> _Aim of the exercise_:
Return the whole listing exactly as it stands.

> _Source data_:
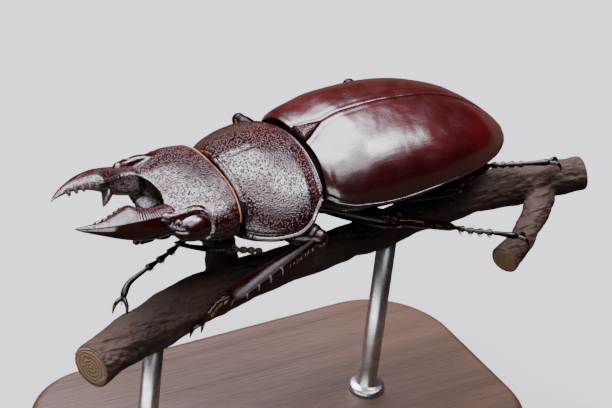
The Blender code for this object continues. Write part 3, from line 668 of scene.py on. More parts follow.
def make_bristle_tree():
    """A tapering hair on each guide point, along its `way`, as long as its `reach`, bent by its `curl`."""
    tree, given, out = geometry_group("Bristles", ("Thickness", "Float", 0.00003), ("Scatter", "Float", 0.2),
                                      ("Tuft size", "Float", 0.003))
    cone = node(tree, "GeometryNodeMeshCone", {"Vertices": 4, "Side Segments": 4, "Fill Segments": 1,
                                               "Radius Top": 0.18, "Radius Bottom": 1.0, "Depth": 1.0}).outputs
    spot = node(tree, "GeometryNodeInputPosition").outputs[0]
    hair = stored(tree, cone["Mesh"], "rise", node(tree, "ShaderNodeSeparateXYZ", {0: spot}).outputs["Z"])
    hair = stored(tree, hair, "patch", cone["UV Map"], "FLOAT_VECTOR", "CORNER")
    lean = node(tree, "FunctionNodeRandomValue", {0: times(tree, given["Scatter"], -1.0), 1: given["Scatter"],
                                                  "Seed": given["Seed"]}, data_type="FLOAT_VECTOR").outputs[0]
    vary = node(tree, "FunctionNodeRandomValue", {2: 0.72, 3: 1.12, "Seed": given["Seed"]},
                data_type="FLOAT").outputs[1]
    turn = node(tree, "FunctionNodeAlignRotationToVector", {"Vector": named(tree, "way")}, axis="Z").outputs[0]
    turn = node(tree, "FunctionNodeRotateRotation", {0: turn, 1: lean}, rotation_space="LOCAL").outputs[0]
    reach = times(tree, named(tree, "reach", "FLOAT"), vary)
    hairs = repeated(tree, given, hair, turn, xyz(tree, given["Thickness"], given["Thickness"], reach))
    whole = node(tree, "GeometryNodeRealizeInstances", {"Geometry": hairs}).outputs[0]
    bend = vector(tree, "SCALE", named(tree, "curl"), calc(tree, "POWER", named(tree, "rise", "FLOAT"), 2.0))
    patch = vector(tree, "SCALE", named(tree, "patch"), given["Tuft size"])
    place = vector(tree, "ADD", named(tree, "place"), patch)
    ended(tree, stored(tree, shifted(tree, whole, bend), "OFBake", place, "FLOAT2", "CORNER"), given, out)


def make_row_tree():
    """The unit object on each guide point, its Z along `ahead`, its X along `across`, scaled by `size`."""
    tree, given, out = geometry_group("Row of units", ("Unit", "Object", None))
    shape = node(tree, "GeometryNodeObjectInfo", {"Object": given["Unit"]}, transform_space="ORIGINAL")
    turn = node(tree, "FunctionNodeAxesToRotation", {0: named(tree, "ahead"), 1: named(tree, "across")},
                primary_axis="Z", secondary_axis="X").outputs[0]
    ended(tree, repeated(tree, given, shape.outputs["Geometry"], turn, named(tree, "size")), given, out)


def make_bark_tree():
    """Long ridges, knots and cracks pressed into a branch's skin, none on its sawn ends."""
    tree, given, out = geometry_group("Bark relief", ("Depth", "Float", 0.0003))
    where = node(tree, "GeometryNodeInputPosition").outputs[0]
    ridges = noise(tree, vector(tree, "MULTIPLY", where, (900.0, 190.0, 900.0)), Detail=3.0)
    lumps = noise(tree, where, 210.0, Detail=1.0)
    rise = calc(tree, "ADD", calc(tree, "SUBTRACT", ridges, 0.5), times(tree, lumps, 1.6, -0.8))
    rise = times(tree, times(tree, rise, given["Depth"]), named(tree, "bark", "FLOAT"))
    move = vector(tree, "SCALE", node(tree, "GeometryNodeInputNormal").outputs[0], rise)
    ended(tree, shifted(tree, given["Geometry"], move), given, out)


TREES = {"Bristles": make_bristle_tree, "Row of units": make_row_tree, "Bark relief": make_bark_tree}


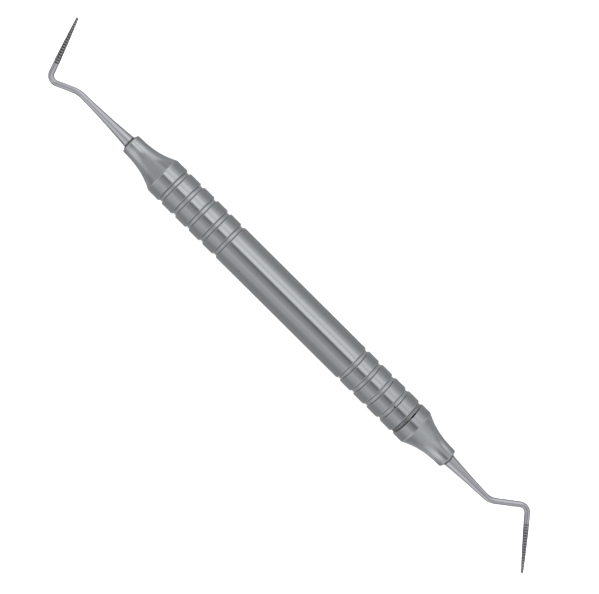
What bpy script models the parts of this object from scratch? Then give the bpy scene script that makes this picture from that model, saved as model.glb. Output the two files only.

> _Exercise result_:
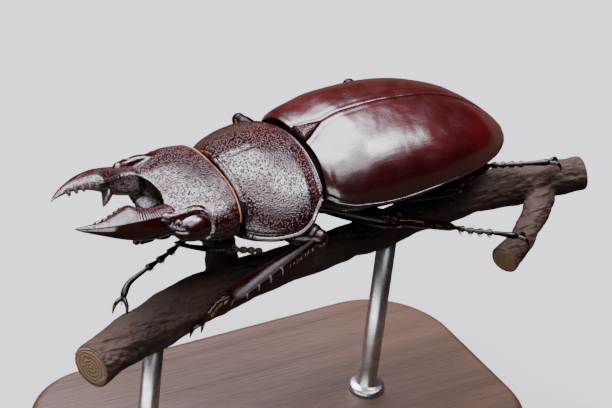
The Blender code for this object continues. Write part 3, from line 668 of scene.py on. More parts follow.
def make_bristle_tree():
    """A tapering hair on each guide point, along its `way`, as long as its `reach`, bent by its `curl`."""
    tree, given, out = geometry_group("Bristles", ("Thickness", "Float", 0.00003), ("Scatter", "Float", 0.2),
                                      ("Tuft size", "Float", 0.003))
    cone = node(tree, "GeometryNodeMeshCone", {"Vertices": 4, "Side Segments": 4, "Fill Segments": 1,
                                               "Radius Top": 0.18, "Radius Bottom": 1.0, "Depth": 1.0}).outputs
    spot = node(tree, "GeometryNodeInputPosition").outputs[0]
    hair = stored(tree, cone["Mesh"], "rise", node(tree, "ShaderNodeSeparateXYZ", {0: spot}).outputs["Z"])
    hair = stored(tree, hair, "patch", cone["UV Map"], "FLOAT_VECTOR", "CORNER")
    lean = node(tree, "FunctionNodeRandomValue", {0: times(tree, given["Scatter"], -1.0), 1: given["Scatter"],
                                                  "Seed": given["Seed"]}, data_type="FLOAT_VECTOR").outputs[0]
    vary = node(tree, "FunctionNodeRandomValue", {2: 0.72, 3: 1.12, "Seed": given["Seed"]},
                data_type="FLOAT").outputs[1]
    turn = node(tree, "FunctionNodeAlignRotationToVector", {"Vector": named(tree, "way")}, axis="Z").outputs[0]
    turn = node(tree, "FunctionNodeRotateRotation", {0: turn, 1: lean}, rotation_space="LOCAL").outputs[0]
    reach = times(tree, named(tree, "reach", "FLOAT"), vary)
    hairs = repeated(tree, given, hair, turn, xyz(tree, given["Thickness"], given["Thickness"], reach))
    whole = node(tree, "GeometryNodeRealizeInstances", {"Geometry": hairs}).outputs[0]
    bend = vector(tree, "SCALE", named(tree, "curl"), calc(tree, "POWER", named(tree, "rise", "FLOAT"), 2.0))
    patch = vector(tree, "SCALE", named(tree, "patch"), given["Tuft size"])
    place = vector(tree, "ADD", named(tree, "place"), patch)
    ended(tree, stored(tree, shifted(tree, whole, bend), "OFBake", place, "FLOAT2", "CORNER"), given, out)


def make_row_tree():
    """The unit object on each guide point, its Z along `ahead`, its X along `across`, scaled by `size`."""
    tree, given, out = geometry_group("Row of units", ("Unit", "Object", None))
    shape = node(tree, "GeometryNodeObjectInfo", {"Object": given["Unit"]}, transform_space="ORIGINAL")
    turn = node(tree, "FunctionNodeAxesToRotation", {0: named(tree, "ahead"), 1: named(tree, "across")},
                primary_axis="Z", secondary_axis="X").outputs[0]
    ended(tree, repeated(tree, given, shape.outputs["Geometry"], turn, named(tree, "size")), given, out)


def make_bark_tree():
    """Long ridges, knots and cracks pressed into a branch's skin, none on its sawn ends."""
    tree, given, out = geometry_group("Bark relief", ("Depth", "Float", 0.0003))
    where = node(tree, "GeometryNodeInputPosition").outputs[0]
    ridges = noise(tree, vector(tree, "MULTIPLY", where, (900.0, 190.0, 900.0)), Detail=3.0)
    lumps = noise(tree, where, 210.0, Detail=1.0)
    rise = calc(tree, "ADD", calc(tree, "SUBTRACT", ridges, 0.5), times(tree, lumps, 1.6, -0.8))
    rise = times(tree, times(tree, rise, given["Depth"]), named(tree, "bark", "FLOAT"))
    move = vector(tree, "SCALE", node(tree, "GeometryNodeInputNormal").outputs[0], rise)
    ended(tree, shifted(tree, given["Geometry"], move), given, out)


TREES = {"Bristles": make_bristle_tree, "Row of units": make_row_tree, "Bark relief": make_bark_tree}


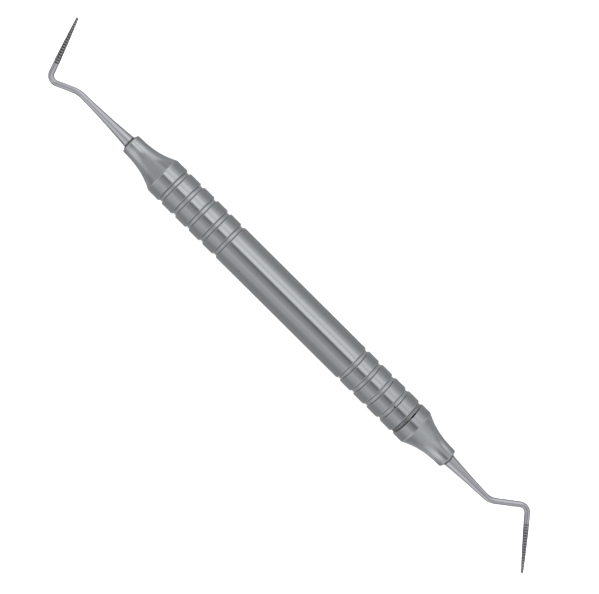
What bpy script models the parts of this object from scratch? Then give the bpy scene script that makes this picture from that model, saved as model.glb. Output the two files only.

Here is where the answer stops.